The internet may have initially been created for exchanging raw data between researchers, but in 2013 we’re using the internet to share a lot more than scientific information. Text, images, music, and videos for better or worse the internet has become a mainstream place for ordinary people to distribute user-generated content (UGC).

In Week Five’s lesson we learned that non-text content on the Internet, which includes anything that users put or support online that isn’t in textual format, has been growing exponentially over the last few years.  Laura Olin, President Obama’s social media strategist, suggests that non-text content can often be a very powerful to  convey a message; when speaking to NMR about the success of Obama’s social media campaign Olin explained that “images will beat just text or video embeds almost every time.”
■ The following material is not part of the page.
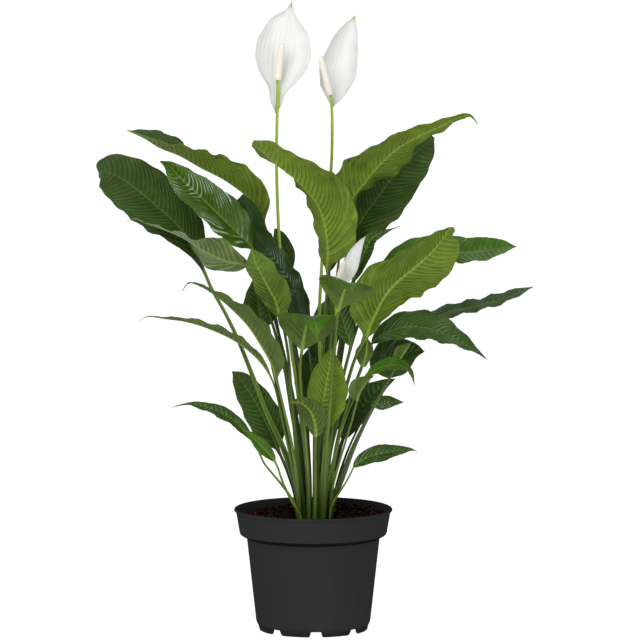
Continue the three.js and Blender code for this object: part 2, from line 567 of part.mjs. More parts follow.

As noted in our “lecture” this week these image are often tagged  with user generated keywords to create easier access to the content. A popular site for sharing tagged photos is Flickr, the site has aggregated its user tags to determine the most popular tags of all time. The size of the text indicates the poplularity of the tags I find it interesting that the two largest tags are “iphoneography” and “instagramapp”, both of these tags note photographs taken on smart phone thus demonstrating the connection between advances in technology and the creation of UGC. From this it would appear that the photos most often tagged and disseminated on Flickr are uploaded directly from user devices and are meant to be shared socially. I wonder how these tags will evolve in the future.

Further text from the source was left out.